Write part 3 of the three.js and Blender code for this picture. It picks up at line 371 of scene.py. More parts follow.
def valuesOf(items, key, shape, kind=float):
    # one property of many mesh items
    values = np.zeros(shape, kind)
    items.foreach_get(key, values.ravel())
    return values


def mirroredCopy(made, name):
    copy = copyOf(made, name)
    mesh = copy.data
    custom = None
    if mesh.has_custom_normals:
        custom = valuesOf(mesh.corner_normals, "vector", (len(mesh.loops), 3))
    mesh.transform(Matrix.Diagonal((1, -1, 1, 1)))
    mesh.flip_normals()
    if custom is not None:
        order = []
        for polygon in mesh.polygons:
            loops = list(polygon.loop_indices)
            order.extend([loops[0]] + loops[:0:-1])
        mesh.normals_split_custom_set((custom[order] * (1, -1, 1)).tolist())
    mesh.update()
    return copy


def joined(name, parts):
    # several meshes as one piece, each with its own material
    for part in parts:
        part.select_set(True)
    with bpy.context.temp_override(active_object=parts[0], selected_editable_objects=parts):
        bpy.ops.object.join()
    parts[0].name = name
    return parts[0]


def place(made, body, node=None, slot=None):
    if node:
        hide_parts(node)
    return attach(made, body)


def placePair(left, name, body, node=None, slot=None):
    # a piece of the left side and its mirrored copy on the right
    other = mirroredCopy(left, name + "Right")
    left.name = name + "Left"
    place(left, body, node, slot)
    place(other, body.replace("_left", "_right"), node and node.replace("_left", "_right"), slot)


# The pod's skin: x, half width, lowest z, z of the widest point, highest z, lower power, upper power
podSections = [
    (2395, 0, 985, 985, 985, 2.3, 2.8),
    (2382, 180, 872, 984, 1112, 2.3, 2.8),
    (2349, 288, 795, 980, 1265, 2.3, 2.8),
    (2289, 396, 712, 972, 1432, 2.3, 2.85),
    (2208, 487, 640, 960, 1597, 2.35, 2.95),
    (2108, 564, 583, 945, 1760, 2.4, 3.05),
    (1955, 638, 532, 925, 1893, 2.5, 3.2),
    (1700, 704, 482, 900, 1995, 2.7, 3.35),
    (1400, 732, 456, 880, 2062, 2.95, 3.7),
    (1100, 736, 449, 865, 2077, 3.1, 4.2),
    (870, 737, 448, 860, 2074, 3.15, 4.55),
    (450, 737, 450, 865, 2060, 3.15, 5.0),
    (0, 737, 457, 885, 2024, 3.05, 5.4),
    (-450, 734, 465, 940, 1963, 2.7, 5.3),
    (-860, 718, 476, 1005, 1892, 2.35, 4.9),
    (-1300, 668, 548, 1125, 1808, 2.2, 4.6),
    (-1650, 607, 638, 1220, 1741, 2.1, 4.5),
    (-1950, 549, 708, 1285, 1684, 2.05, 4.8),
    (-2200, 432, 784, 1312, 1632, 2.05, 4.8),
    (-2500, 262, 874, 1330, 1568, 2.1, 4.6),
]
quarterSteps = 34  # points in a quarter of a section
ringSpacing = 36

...

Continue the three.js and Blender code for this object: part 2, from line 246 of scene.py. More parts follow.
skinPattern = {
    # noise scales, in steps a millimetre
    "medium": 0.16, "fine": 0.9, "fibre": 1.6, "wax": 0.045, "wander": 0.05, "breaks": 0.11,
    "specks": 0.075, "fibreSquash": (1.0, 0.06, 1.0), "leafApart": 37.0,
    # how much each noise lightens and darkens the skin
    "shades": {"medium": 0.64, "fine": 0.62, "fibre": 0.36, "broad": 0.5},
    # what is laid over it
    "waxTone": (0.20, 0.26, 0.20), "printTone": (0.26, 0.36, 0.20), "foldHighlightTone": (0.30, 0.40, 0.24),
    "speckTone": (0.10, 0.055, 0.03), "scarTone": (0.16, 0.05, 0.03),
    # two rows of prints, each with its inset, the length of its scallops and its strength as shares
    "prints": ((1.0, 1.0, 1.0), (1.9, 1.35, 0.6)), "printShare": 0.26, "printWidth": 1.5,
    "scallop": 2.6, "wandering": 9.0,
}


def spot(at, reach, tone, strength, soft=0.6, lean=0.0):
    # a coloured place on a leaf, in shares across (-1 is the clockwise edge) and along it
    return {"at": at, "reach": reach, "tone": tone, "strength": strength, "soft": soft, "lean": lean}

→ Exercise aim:
All lines above containing the string "three" are to be collected.

→ Finished exercise:
Write part 3 of the three.js and Blender code for this picture. It picks up at line 371 of scene.py. More parts follow.
Continue the three.js and Blender code for this object: part 2, from line 246 of scene.py. More parts follow.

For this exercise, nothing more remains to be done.